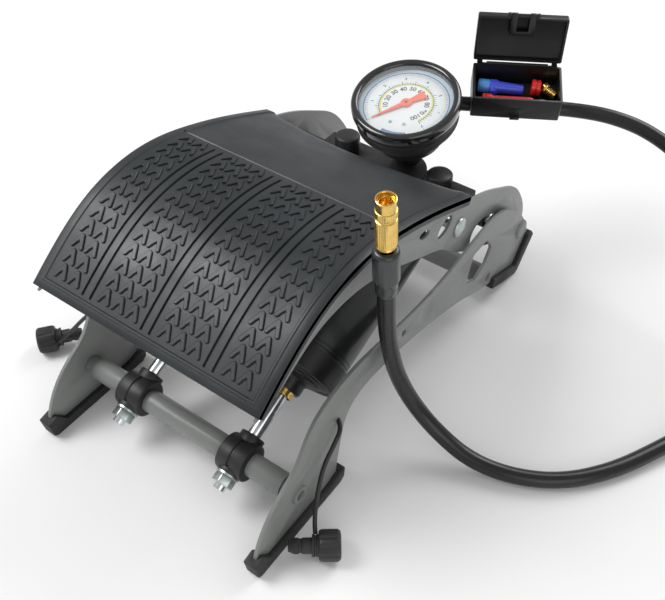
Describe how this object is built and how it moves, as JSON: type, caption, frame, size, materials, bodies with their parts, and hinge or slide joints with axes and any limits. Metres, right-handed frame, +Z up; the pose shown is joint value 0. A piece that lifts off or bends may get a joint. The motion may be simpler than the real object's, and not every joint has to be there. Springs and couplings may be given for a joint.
{
  "type": "twin-barrel foot pump with dial gauge",
  "caption": "Foot-operated air pump: arched steel stand, hinged treadle over side-by-side barrels, dial gauge, adapter case and short hose with a brass valve connector.",
  "frame": {"origin": "on the ground, midway across the base plates and midway along the pump's length without its hose", "axes": "+Z up, +Y from the low front end of the base to the rear treadle pivot, +X to the right seen from the front"},
  "size_m": [0.4447, 0.4112, 0.2254],
  "materials": {
    "painted_steel": "satin",
    "tread_rubber": "matte, moulded",
    "foot_rubber": "matte",
    "barrel_paint": "satin black",
    "chrome_rod": "polished",
    "zinc": "zinc plated",
    "black_plastic": "fine grain",
    "gauge_black": "glossy",
    "cup_rubber": "soft, matte",
    "dial_white": "printed scale",
    "lens_clear": "clear",
    "needle_red": "satin",
    "brass": "turned",
    "hose_rubber": "satin",
    "blue_plastic": "semi-gloss",
    "red_plastic": "glossy",
    "spring_steel": "oiled",
    "seal_rubber": "smooth",
    "strap_plastic": "smooth"
  },
  "bodies": {
    "base": {"base_plate_left": "painted_steel", "base_plate_right": "painted_steel", "front_shoe_left": "foot_rubber", "front_shoe_right": "foot_rubber", "rear_shoe_left": "foot_rubber", "rear_shoe_right": "foot_rubber", "rear_crossbar": "painted_steel", "pivot_axle": "zinc", "pivot_spacers": "black_plastic", "return_spring": "spring_steel", "hose": "hose_rubber", "hose_cuff": "hose_rubber", "valve_connector": "brass", "locking_pin_left": "black_plastic", "locking_pin_right": "black_plastic", "pin_strap_left": "strap_plastic", "pin_strap_right": "strap_plastic"},
    "treadle": {"treadle_pan": "painted_steel", "tread_mat": "tread_rubber", "barrel_shaft": "zinc", "domed_nuts": "zinc", "manifold_bridge": "black_plastic", "bridge_bolt": "zinc", "valve_caps": "black_plastic", "link_hoses": "hose_rubber", "gauge_stem": "brass", "gauge_housing": "cup_rubber", "gauge_bezel": "gauge_black", "gauge_dial": "dial_white", "gauge_lens": "lens_clear", "gauge_movement": "black_plastic", "hose_ferrule": "black_plastic", "case_base": "black_plastic", "nozzle_adapter": "blue_plastic", "valve_adapter": "red_plastic", "ball_needle_sleeve": "red_plastic", "ball_needle_tip": "zinc", "brass_adapter": "brass"},
    "needle": {"gauge_needle": "needle_red"},
    "barrels": {"barrel_left": "barrel_paint", "barrel_right": "barrel_paint", "barrel_head_left": "barrel_paint", "barrel_head_right": "barrel_paint", "barrel_cap_left": "black_plastic", "barrel_cap_right": "black_plastic", "gland_rings": "brass", "check_valves": "seal_rubber"},
    "crank": {"crossbar": "painted_steel", "piston_rod_left": "chrome_rod", "piston_rod_right": "chrome_rod", "rod_collar_left": "black_plastic", "rod_collar_right": "black_plastic", "rod_nuts": "zinc", "piston_left": "black_plastic", "piston_right": "black_plastic", "piston_cups": "seal_rubber", "piston_nuts": "zinc"},
    "lid": {"case_lid": "black_plastic"},
    "latch": {"case_latch": "black_plastic"},
    "sleeve": {"connector_sleeve": "brass"}
  },
  "joints": [
    {"name": "treadle_press", "type": "hinge", "parent": "base", "child": "treadle", "pos_m": [0, 0.15951, 0.0433], "axis": [1, 0, 0], "range_deg": [0, 14], "stiffness_Nm_per_rad": 20, "springref_deg": -20.05, "deforming": ["hose", "return_spring"]},
    {"name": "barrel_swing", "type": "hinge", "parent": "treadle", "child": "barrels", "pos_m": [0, 0.06011, 0.112], "axis": [1, 0, 0], "range_deg": [-20, 0], "deforming": ["link_hoses"]},
    {"name": "crossbar_turn", "type": "hinge", "parent": "base", "child": "crank", "pos_m": [0, -0.13159, 0.0325], "axis": [1, 0, 0], "range_deg": [-6, 0]},
    {"name": "needle_swing", "type": "hinge", "parent": "treadle", "child": "needle", "pos_m": [0.004, 0.11581, 0.155], "axis": [0, -0.2419, 0.9703], "range_deg": [-270, 0], "stiffness_Nm_per_rad": 0.001, "springref_deg": 11.46},
    {"name": "lid_fold", "type": "hinge", "parent": "treadle", "child": "lid", "pos_m": [0.04632, 0.20683, 0.15126], "axis": [0.866, 0.5, 0], "range_deg": [0, 104]},
    {"name": "latch_swing", "type": "hinge", "parent": "lid", "child": "latch", "pos_m": [0.04478, 0.20952, 0.19046], "axis": [0.866, 0.5, 0], "range_deg": [-90, 0]},
    {"name": "connector_turn", "type": "hinge", "parent": "base", "child": "sleeve", "pos_m": [0.0999, -0.05709, 0.181], "axis": [0.0155, -0.1056, 0.9943], "continuous": true}
  ],
  "couplings": [
    {"joint": "barrel_swing", "follows": "treadle_press", "ratio": -1.3917},
    {"joint": "crossbar_turn", "follows": "treadle_press", "ratio": -0.3917}
  ]
}
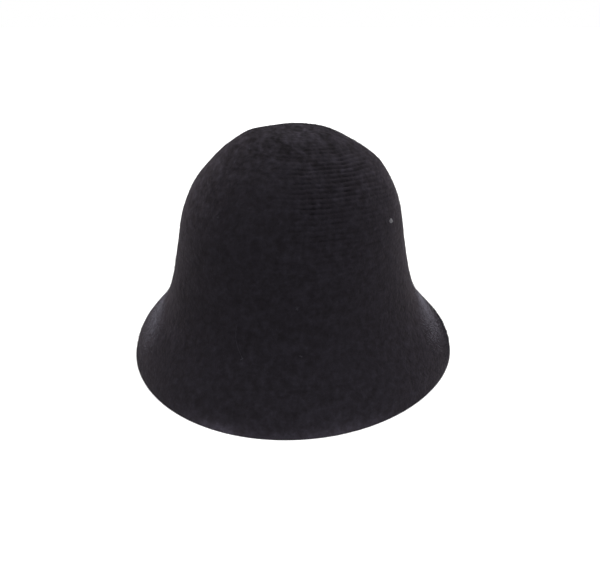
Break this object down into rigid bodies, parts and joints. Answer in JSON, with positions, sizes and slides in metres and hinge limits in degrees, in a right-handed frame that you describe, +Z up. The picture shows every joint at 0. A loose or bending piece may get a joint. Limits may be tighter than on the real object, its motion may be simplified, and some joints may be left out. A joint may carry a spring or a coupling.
{
  "type": "bucket hat",
  "caption": "Bell-shaped bucket hat knitted in one piece: a rounded crown flows without a seam into a soft brim that turns down to a flat rim, with the hollow for the head open below.",
  "frame": {"origin": "middle of the rim's outline, on the surface that the hat rests on", "axes": "+Z up through the crown, the front of the hat towards -Y, +X to the right of someone looking at the front"},
  "size_m": [0.2592, 0.2628, 0.1765],
  "materials": {
    "knit": "fuzzy ribbed knit, near-black, matt with a soft sheen at grazing angles"
  },
  "bodies": {
    "root": {"hat_body": "knit"}
  },
  "joints": []
}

****************

» Written problem:
Repeat exactly, and only, the lines from the line with "Break this object" through the end of the listing above, both ends included.

» The output:
Break this object down into rigid bodies, parts and joints. Answer in JSON, with positions, sizes and slides in metres and hinge limits in degrees, in a right-handed frame that you describe, +Z up. The picture shows every joint at 0. A loose or bending piece may get a joint. Limits may be tighter than on the real object, its motion may be simplified, and some joints may be left out. A joint may carry a spring or a coupling.
{
  "type": "bucket hat",
  "caption": "Bell-shaped bucket hat knitted in one piece: a rounded crown flows without a seam into a soft brim that turns down to a flat rim, with the hollow for the head open below.",
  "frame": {"origin": "middle of the rim's outline, on the surface that the hat rests on", "axes": "+Z up through the crown, the front of the hat towards -Y, +X to the right of someone looking at the front"},
  "size_m": [0.2592, 0.2628, 0.1765],
  "materials": {
    "knit": "fuzzy ribbed knit, near-black, matt with a soft sheen at grazing angles"
  },
  "bodies": {
    "root": {"hat_body": "knit"}
  },
  "joints": []
}